The enquiry into the transitory aspects of the city is reflected in both the content and structure of the exhibition, which adjusts the arrangements by which the artists use the space and the audience encounter the work. Though the locality of Sheffield is not referenced directly in all of the works, its geography, industry and its current state of regenerative flux provide appropriate references for these considerations, which bear relevance at a time when issues of the global/local are of particular pertinence within many current discourses.

 

ARTISTS

JACK FABIEN

“When I think about Sheffield, I often think about the place aurally. From the sound of its rich musical past to the sound of its current architectural regeneration, this city seems to communicate itself to me through an orchestra of its own functions. Maybe it’s the bowled geography acting like a reverberation chamber, echoing the sound of its own making back in on itself. An Aural Guide to the City of Sheffield is an attempt to provide newcomers to the city with an alternative way to explore and learn about Sheffield with a free tourist booklet and posters highlighting locations of specific aural interest.”

CHRIS CLARKE

Chris Clarke presents work produced during a recent research and development project. The works come from an approach to making work using pre-existing material, imagery and ideas as props which, when put together and according to how they are manipulated and framed, create new meanings in the spaces between them. Clarke is interested in the meanings that can be attached to images and objects – how this changes over time and when shown in a new context. Several new sculptural works will be shown along with drawing and super-8 film, these individual works building up a narrative constructed within the gallery space.

ALEX FARRAR
The University of Sheffield Table Tennis Club 2007-2008

Under the bracket of community and dialogical arts, the ‘Table Tennis Club’ is in one sense a model for selfless artistic investment whilst representing the relationship between art and everyone else after the utopian hysteria of Joseph Beuys.

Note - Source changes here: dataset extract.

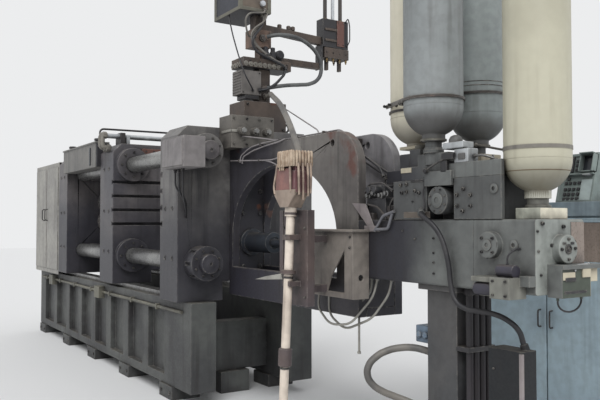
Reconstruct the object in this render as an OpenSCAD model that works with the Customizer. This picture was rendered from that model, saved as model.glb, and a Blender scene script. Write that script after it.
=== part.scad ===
// Cold chamber die casting machine. X runs from the closing cylinder to the shot end,
// X = 0 is the die face of the fixed platen, Y = 0 is the centre plane and Z = 0 the floor.

/* [Clamp] */
// Height of the platen centre
axis_z = 1730; // [1710:10:1800]
// Half width of the platens
platen_half_w = 700; // [690:10:760]
// Height of the platens above their centre
platen_half_h = 720; // [710:10:780]
// Thickness of the fixed platen
fixed_platen_t = 400; // [380:10:420]
// Thickness of the moving platen
moving_platen_t = 450; // [400:10:460]
// Thickness of the link housing
link_housing_t = 400; // [360:10:440]
// Gap between the open dies' mounting faces
die_space = 1350; // [1300:10:1400]
// Length of the toggle space
toggle_space = 1400; // [1390:5:1410]
// Diameter of the tie bars
tie_d = 165; // [150:5:180]
// Distance of the tie bars from the centre, across and up
tie_pitch = 490; // [470:5:500]
// Diameter of the tie bar nuts
tie_nut_d = 300; // [280:10:320]
// Length of the tie bar nuts
tie_nut_l = 170; // [140:10:200]
// Diameter of the bosses round the tie bars
boss_d = 360; // [340:10:380]
// How far the bosses stand out of the moving platen
boss_l = 60; // [40:5:80]
// Radial clearance of a bar in its bore
bar_fit = 1; // [0.5:0.5:2]
// Gap between the top tank and the tie bar beside it
tank_gap = 17.5; // [10:0.5:30]
// Gap between the nut cover and the nut beside it
nut_cover_gap = 5; // [3:1:8]
// Height of the nut cover's top over the tie bar's middle
nut_cover_rise = 85; // [70:5:100]
// Width of the T slots at their mouth
slot_w = 28; // [24:2:32]
// Width of the T slots at their foot
slot_foot_w = 50; // [46:2:56]
// Depth of the T slots
slot_depth = 50; // [40:5:60]
// Spacing of the T slots
slot_pitch = 150; // [140:5:160]
// Diameter of the closing cylinder
closing_d = 420; // [380:10:460]
// Length of the closing cylinder
closing_l = 1080; // [1000:10:1150]
// Diameter of the closing rod
closing_rod_d = 130; // [110:5:150]
// Diameter of the ejector cylinder
ejector_d = 180; // [160:10:200]
// Length of the ejector cylinder
ejector_l = 420; // [380:10:440]

/* [Toggle] */
// Height of the rear pivots from the centre
rear_pivot_h = 500; // [490:5:510]
// Height of the front pivots from the centre
front_pivot_h = 330; // [320:5:340]
// Distance of the pivots from their platens
pivot_off = 160; // [155:5:170]
// Length of the rear links
rear_link_l = 440; // [435:1:445]
// Angle of the rear links below level
rear_link_angle = 60; // [58:1:62]
// Diameter of the toggle pins
pin_d = 90; // [80:5:100]
// Radial clearance of a pin in its link
pin_fit = 0.5; // [0.2:0.1:1]
// Diameter of the link eyes
eye_d = 170; // [160:5:180]
// Thickness of one link plate
link_t = 80; // [70:5:90]
// Distance of the toggle rows from the centre plane
link_row = 220; // [215:1:224]

// Gap between neighbouring link plates
link_gap = 10; // [6:1:12]
// Diameter of the small links' pins
small_pin_d = 50; // [44:2:54]
// Diameter of the small links' eyes
small_eye_d = 100; // [94:2:106]
// Thickness of a small link
small_link_t = 60; // [54:2:64]
// Width of the crosshead
cross_w = 116; // [110:2:118]
// Height of the crosshead
cross_h = 420; // [400:10:440]
// Height of the crosshead's pins from the centre
cross_pin_h = 75; // [70:5:80]
// Place of the small link's pin on the rear link, along from the rear pivot
ear_x = 65; // [60:1:70]
// Place of the small link's pin on the rear link, below the rear pivot
ear_z = 200; // [190:5:210]
// Diameter of the crosshead's guide rods
guide_d = 50; // [44:2:56]
// Height of the guide rods from the centre
guide_h = 165; // [160:5:170]
// Length of the guide rods
guide_l = 900; // [850:10:950]

/* [Bed] */
// Height of the bed's top
bed_top = 900; // [880:10:940]
// Height of the feet under the bed
foot_h = 120; // [100:10:160]
// Half width of the bed
bed_half_w = 620; // [600:10:660]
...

In a present climate of conflict between art and sport, ‘Sheffield Table Tennis Club’ is a deliberate provocation. The investment of personal savings into a table tennis team pathetically evokes recent redistribution of government funding, the installation itself of an Olympic standard team into an art gallery in a city polarized by two separate cultures is concurrently antagonistic and consolidating.

ROBERT LYE
‘a veil of asterisks over the scene’

Lye exhibits a series of new and related works, anchored by the piece ‘Amongst those left are you’, which takes the form of a set of minutes. Minutes are a typical method in most institutions of documenting a meeting. For the exhibition the viewer is presented with three sets of minutes. The minutes document a conversation between the curator Charlotte A Morgan and Robert Lye discussing the work in ‘a veil of asterisks over the scene’ before its installation.

The conversation is recorded and then played to an Office Manager, the artists mother, and the curator, it is then documented by the three different people, in the standard minute form. The documents show slight differences arising from the differing perspectives of the conversation and the gradual tension builds between the subjective interpretations and the façade of objectivity.

NO FIXED ABODE
dump

A deposit of detritus reflecting our ever developing relationship with our immediate urban environment. These objects act as an archive of our borrowing and looting, of our documentation and also our desires for the future. All the more poignant at a time when this spatial reduction and erection is at the peak of its intensity and is far from resolved.

BEN MOON

Ben Moon presents an invitation to engage with the ‘Cultural Industries Quarter’ that has made a home in and amongst where the old industrial works stood. Many of the workshops that continue to operate share their buildings with Sheffield’s music scene. Portland Works offer rehearsal, administrative and recording spaces for a diverse range of acts, at various stages of musical and professional development.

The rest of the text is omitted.